Barrancos de piedras blancas, playas de arena y acantilados forman parte de un circuito náutico con puertos naturales a los que accedimos gracias a una navegación única.
Quien haya experimentado alguna vez la navegación en velero podrá leer este comentario y revivir esa sensación de serenidad que da deslizarse sobre la superficie del agua mientras se escucha el silencio.
Al igual que en temporadas anteriores, varios amigos habíamos elegido Villa La Angostura como destino de nuestras vacaciones para volver a sorprendernos con sus parajes. Al llegar, nos alegró encontrar a unos compañeros de la facultad que coincidían en gustos y necesidades con nuestro grupo.
Ellos, habituales timoneles y conocedores de la zona, habían alquilado una embarcación por toda la semana a un operador local de servicios. Aceptamos su invitación para compartir una salida de dos días con noche incluida.
El velero, de nombre Bora, estaba amarrado en Bahía Manzano, lugar reparado de los vientos y que habitualmente es un punto de encuentro de amantes de la navegación en todas sus formas.
Nos reunimos en el muelle a la hora prefijada, se hicieron las presentaciones y ahí empezó todo. Nuestros amigos hicieron los aprontes previos a una salida: velas, distribución de los pesos de nuestras cosas personales, aviso de nuestra salida en el parador, etc. Partimos...
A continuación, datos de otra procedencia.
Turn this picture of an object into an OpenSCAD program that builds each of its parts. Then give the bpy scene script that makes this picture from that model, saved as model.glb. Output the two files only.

Lentamente fuimos avanzando y dejamos la costa atrás. Sólo una brisa se hacía sentir sobre la cara, nada de frío y todo por delante para disfrutar de la experiencia. Los navegantes se sentían a sus anchas desplegando velas, pasando de un costado al otro del velero, y “trabajaban” casi en silencio esas primeras maniobras.
Al enfrentar la Colina del Manzano, el viento del oeste que corría en el lago se hizo sentir aun dentro de la bahía, pero las condiciones seguían siendo buenas. Al fin la inmensidad del lago Nahuel Huapi se mostró en toda su magnificencia.
Mirarse al espejo en el agua
Sentir el viento en la cara mientras navegábamos por en medio del lago fue conmovedor. Para los más novatos, era un premio impensado y supimos sacarle el jugo al máximo.
Rodeamos parte de la isla Victoria mientras descubríamos sus distintos tipos de playas, fiordos, acantilados y el sonido de las aves dentro de la zona boscosa. ¡Indescriptible!
Pusimos proa a la playa Piedras Blancas, en la costa de esa isla. Su bahía era inconfundible y a lo lejos parecía una playa caribeña, con aguas de un color azul verdoso increíble.
Al atardecer armamos carpa en la playa, un fuego entre los piedras y nos dispusimos a cenar lo que habíamos llevado. Después, tirados cara al cielo, mientras dábamos cuenta de un exquisito vino y contábamos las estrellas, la charla distendida dio lugar a relatar nuestras historias personales.
Nos sentíamos insignificantes dentro de ese cosmos maravilloso y una luna finita pero brillante acompañó el momento. Nos despertamos a la mañana siguiente con el sonido del agua que llegaba a la playa haciendo pequeñas olas. Continuamos la marcha para descubrir otros rincones durante el día.
Al dejar atrás la isla Victoria, pudimos ver unas enormes rocas rojas, pero realmente rojas; descubrimos la playa Lynch y, cruzando el lago, el bosque de arrayanes.
Los “dueños de casa” nos hicieron experimentar sus anteriores andanzas de navegación: un paseo por el Brazo Huemul donde las casas particulares son increíbles y sólo se accede por agua. Otra salida hacia la playa Chabol en el Brazo Machete; las reservas de huemules donde es posible ver alguno si se hace silencio y se tiene paciencia.
A esa altura tomamos conciencia de lo que nos estábamos perdiendo por no conocer todo lo que ofrecía Villa La Angostura: zonas inexploradas a las que se llega por agua y son imperdibles para todo aquel que sepa conducir un velero o un semirrígido.
La pesca tuvo un pequeño lugar en nuestra excursión. Algunos hicieron intentos de tener la caña en la mano y realizar los clásicos movimientos. “¡Ahí picó una!” Lo escuchamos sólo dos veces, pero no pudimos sacarlas.
En varias ocasiones dejamos que nuestra mente se perdiera en la inmensidad. Los colores del atardecer fueron cambiando hacia los dorados y el horizonte pareció desdibujarse como si hubiera un polvillo en el ambiente.
Regresábamos mientras se ponía el sol, veíamos la costa con sus casas y cabañas de enormes ventanales que parecían colgadas del bosque. La amarra ya estaba cerca y con ella la finalización de dos jornadas inolvidables.
Chocamos los jarros de cerveza helada al despedirnos en la confitería del parador y prometimos reencontrarnos para repetir la experiencia.